2013 weekly chart performance for "Song 2"
| Chart (2013) | Peak position |
|---|---|
| France (SNEP) | 198 |

2023 weekly chart performance for "Song 2"
| Chart (2023) | Peak position |
|---|---|
| Japan Hot Overseas (Billboard Japan) | 14 |

===Year-end charts===

Year-end chart performance for "Song 2"
| Chart (1997) | Position |
|---|---|
| Australia (ARIA) | 42 |
| Brazil (Crowley) | 82 |
| Canada Rock/Alternative (RPM) | 2 |
| Iceland (Íslenski Listinn Topp 40) | 54 |
| UK Singles (OCC) | 111 |
| US Mainstream Rock Tracks (Billboard) | 97 |
| US Modern Rock Tracks (Billboard) | 14 |

==Certifications==

Certifications for "Song 2"
| Region | Certification | Certified units/sales |
| Australia (ARIA) | Gold | 35,000^{^} |
| Denmark (IFPI Danmark) | Gold | 45,000^{‡} |
| Germany (BVMI) | Platinum | 600,000^{‡} |
| Italy (FIMI) | 2× Platinum | 200,000^{‡} |
| New Zealand (RMNZ) | 3× Platinum | 90,000^{‡} |
| Spain (Promusicae) | Platinum | 60,000^{‡} |
| United Kingdom (BPI) | 3× Platinum | 1,800,000^{‡} |
^{^} Shipments figures based on certification alone. ^{‡} Sales+streaming figures based on certification alone.

==Release history==

Release dates and formats for "Song 2"
| Region | Date | Format(s) | Label(s) | Ref. |
| United States | 17 February 1997 | Alternative radio | Virgin |  |
| United Kingdom | 7 April 1997 | CD; cassette; | Food; Parlophone; |  |
| Japan | 8 May 1997 | CD |  |

==Covers and sampling==
In 1997, Electronic Arts used "Song 2" as the intro theme for the SEGA Saturn and Sony PlayStation versions of their soccer game FIFA: Road to World Cup 98. It was the first time a licensed song appeared in an EA Sports title. EA's European marketing executive Tom Stone recalled in 2023 that the company contacted the band about the rights to "Song 2", and Albarn agreed on the condition that the band receive free tickets to the 1998 FIFA World Cup final. The song also appeared in advertisements for Starship Troopers the same year.

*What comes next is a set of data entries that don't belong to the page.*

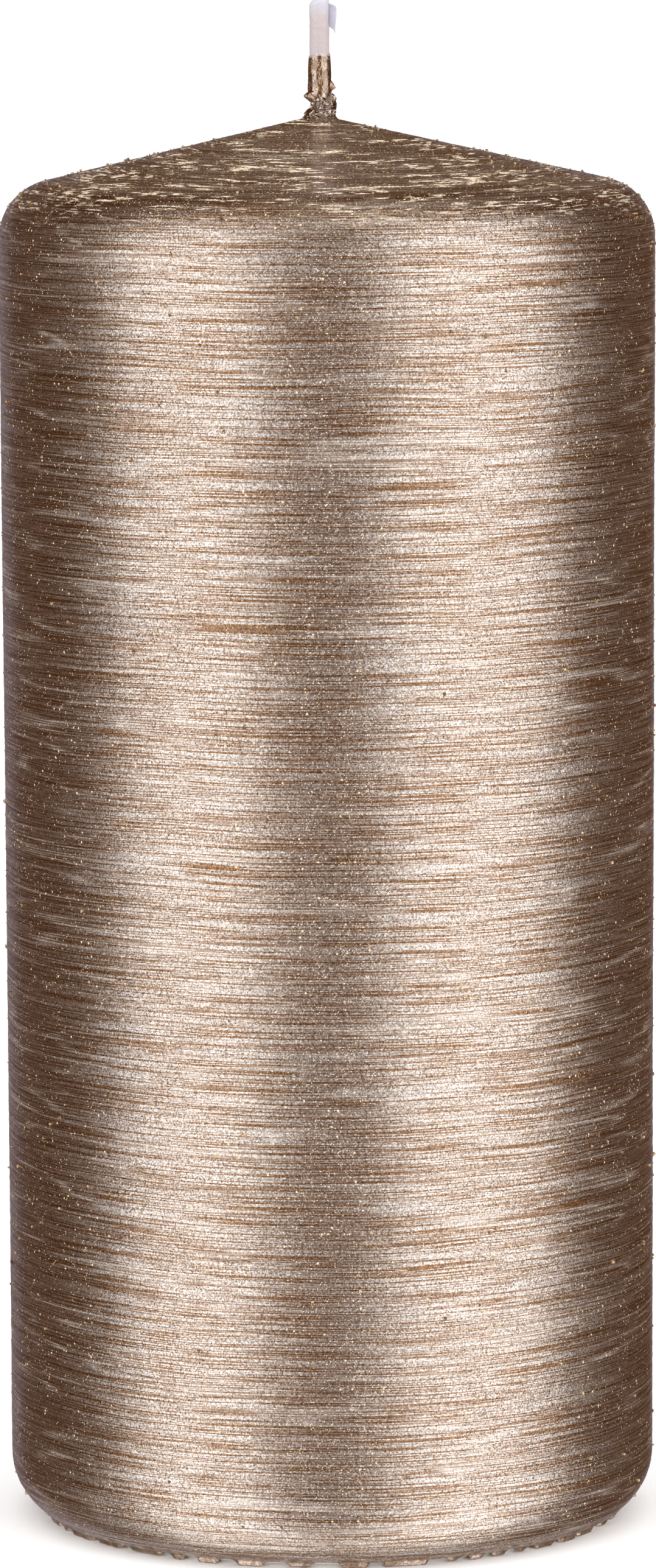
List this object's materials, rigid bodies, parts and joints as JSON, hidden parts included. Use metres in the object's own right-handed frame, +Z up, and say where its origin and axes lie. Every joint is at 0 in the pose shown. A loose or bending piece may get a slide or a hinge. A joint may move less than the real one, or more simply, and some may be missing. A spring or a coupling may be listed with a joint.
{
  "type": "unity candle",
  "caption": "Pillar candle with a brushed metallic lacquer skin, a low conical top, rounded shoulder and foot, and a short wax-coated wick.",
  "frame": {"origin": "centre of the base, on the surface that the candle stands on", "axes": "+Z up along the candle's axis, towards the wick; -Y is the front"},
  "size_m": [0.0696, 0.0696, 0.1625],
  "materials": {
    "core_wax": "matte granular paraffin wax",
    "overdip_wax": "satin hard wax",
    "metallic_lacquer": "brushed champagne-bronze metallic lacquer with fine flake",
    "pooled_lacquer": "smooth pooled bronze lacquer",
    "cotton": "plaited cotton",
    "wick_wax": "translucent white wax",
    "wick_lacquer": "glossy dark bronze lacquer",
    "tinned_steel": "pressed tinned steel"
  },
  "bodies": {
    "root": {"wax_core": "core_wax", "overdip_shell": "overdip_wax", "lacquer_coat": "metallic_lacquer", "rim_drips": "pooled_lacquer", "wick_braid": "cotton", "wick_wax_coat": "wick_wax", "wick_wax_flap": "wick_wax", "wick_lacquer_sleeve": "wick_lacquer", "wick_lacquer_nubs": "wick_lacquer", "lacquer_collar": "wick_lacquer", "wick_sustainer": "tinned_steel"}
  },
  "joints": []
}
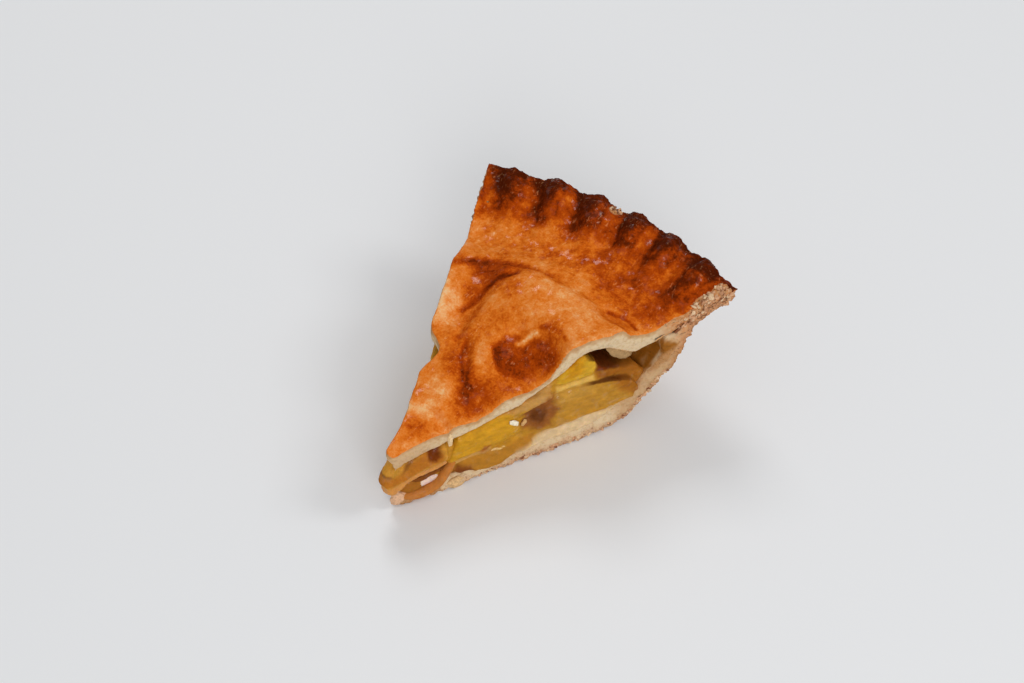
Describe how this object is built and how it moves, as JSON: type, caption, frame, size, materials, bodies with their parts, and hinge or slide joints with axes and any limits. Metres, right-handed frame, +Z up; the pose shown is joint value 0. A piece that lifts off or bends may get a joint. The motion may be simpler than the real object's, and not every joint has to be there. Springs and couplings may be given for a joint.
{
  "type": "apple pie slice",
  "caption": "Wedge of double-crust apple pie with a browned, domed lid, a fluted rim and apple slices in syrup showing between the crusts.",
  "frame": {"origin": "middle of the slice's box, on its flat underside", "axes": "+Y from the tip to the rim, +Z up, +X towards the cut that is on the right when the tip points at the viewer"},
  "size_m": [0.0928, 0.1138, 0.0455],
  "materials": {
    "browned_crust": "egg-washed pastry baked golden to deep brown, satin, darker on the ridges of the rim and in the dents",
    "pale_crust": "pale crumbly shortcrust, dull, lightly browned underneath",
    "syrup": "cinnamon brown apple syrup and soft fruit, wet and glossy",
    "apple": "cooked apple flesh, translucent yellow to amber, wet"
  },
  "bodies": {
    "root": {"top_crust": "browned_crust", "bottom_crust": "pale_crust", "filling": "syrup", "apple_slice_tip": "apple", "apple_slice_01": "apple", "apple_slice_02": "apple", "apple_slice_03": "apple", "apple_slice_04": "apple", "apple_slice_05": "apple", "apple_slice_06": "apple", "apple_slice_07": "apple", "apple_slice_08": "apple", "apple_slice_09": "apple", "apple_slice_10": "apple"}
  },
  "joints": []
}
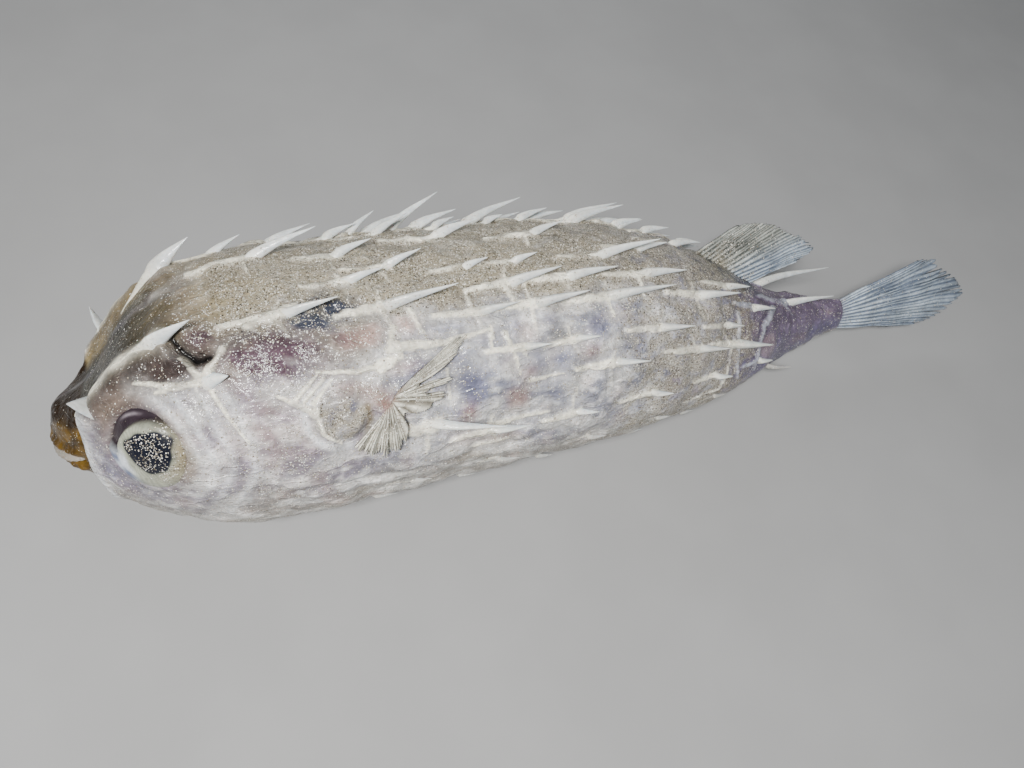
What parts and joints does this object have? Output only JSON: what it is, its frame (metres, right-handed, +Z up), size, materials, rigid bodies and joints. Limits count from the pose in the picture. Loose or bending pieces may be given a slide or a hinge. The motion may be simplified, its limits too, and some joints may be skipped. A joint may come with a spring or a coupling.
{
  "type": "burrfish model",
  "caption": "Still, life-size deepwater burrfish lying on its belly and right side, left side up, with flat leaning spines, folded fins and a beak-like mouth.",
  "frame": {"origin": "centre of the bounding box in plan, on the floor that the belly rests on", "axes": "+X from the snout to the tail, +Z up from the floor, -Y to the side that the fish's left flank faces"},
  "size_m": [0.3968, 0.0986, 0.095],
  "materials": {
    "skin": "damp satin, sand-speckled",
    "fin": "satin",
    "eye": "wet",
    "tooth": "satin"
  },
  "bodies": {
    "root": {"head": "skin", "trunk_front": "skin", "trunk_rear": "skin", "peduncle": "skin", "dorsal_fin": "fin", "anal_fin": "fin", "caudal_fin": "fin", "pectoral_fin_left": "fin", "pectoral_fin_right": "fin", "eye_left": "eye", "eye_right": "eye", "beak_upper": "tooth", "beak_lower": "tooth"}
  },
  "joints": []
}
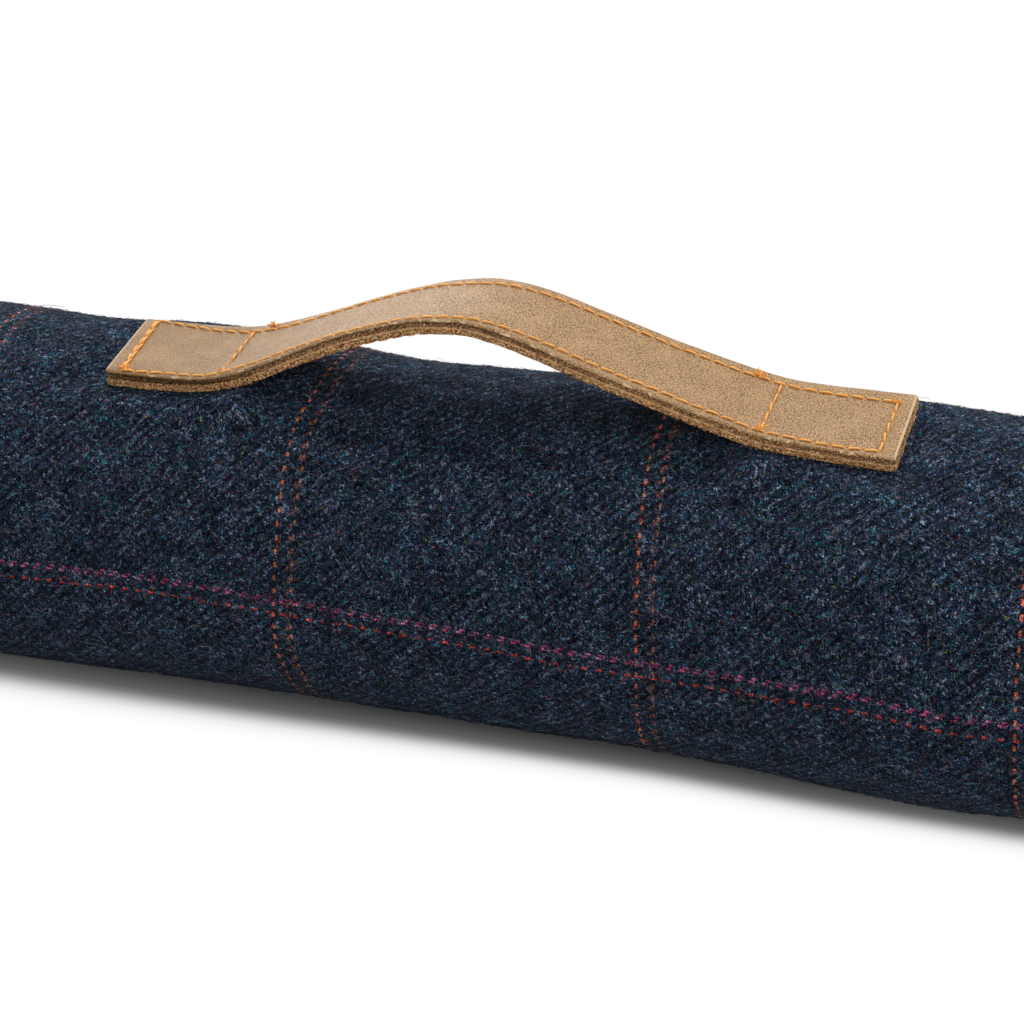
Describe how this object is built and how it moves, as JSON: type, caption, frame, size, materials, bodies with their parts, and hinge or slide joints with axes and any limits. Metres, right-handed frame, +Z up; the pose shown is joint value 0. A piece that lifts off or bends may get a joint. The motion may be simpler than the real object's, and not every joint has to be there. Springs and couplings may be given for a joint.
{
  "type": "draught excluder",
  "caption": "Long round draught excluder: a firmly filled tweed roll with round ends and an arched, stitched leather carrying handle sewn on top.",
  "frame": {"origin": "on the floor under the middle of the roll", "axes": "+X along the roll, towards the handle's slightly higher end; +Y away from the side the handle leans to; +Z up"},
  "size_m": [0.9, 0.1181, 0.1308],
  "materials": {
    "tweed": "matt milled wool twill with a fine coloured overcheck",
    "tweed_end": "matt milled wool twill",
    "leather_grain": "matt waxed grain leather, raw cut edges, orange stitching",
    "leather_under": "matt leather, raw fibrous edges"
  },
  "bodies": {
    "root": {"roll": "tweed", "end_left": "tweed_end", "end_right": "tweed_end", "handle_top": "leather_grain", "handle_under": "leather_under"}
  },
  "joints": []
}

My Chemical Romance played the song at BBC Radio 1. The cover was later featured on the album "Radio 1's Live Lounge", released on 11 October 2006.

In 2010, Japanese rock band The Brilliant Green covered the song on their album Blackout.

Big Time Rush's 2012 single "Windows Down" includes samples of "Song 2".

In 2014, Imagine Dragons played "Song 2" at Lollapalooza Brazil and again in 2016 at Reading Festival.

In 2024, the song was heavily sampled by UK Hip-Hop artist Jeshi in his track "Total 90", which was featured during ITV Sport's coverage of England's Euro 2024 semi-final.

In 2026, The Electric Mayhem covered the song for the soundtrack to the thrill ride Rock 'n' Roller Coaster Starring The Muppets at Disney's Hollywood Studios.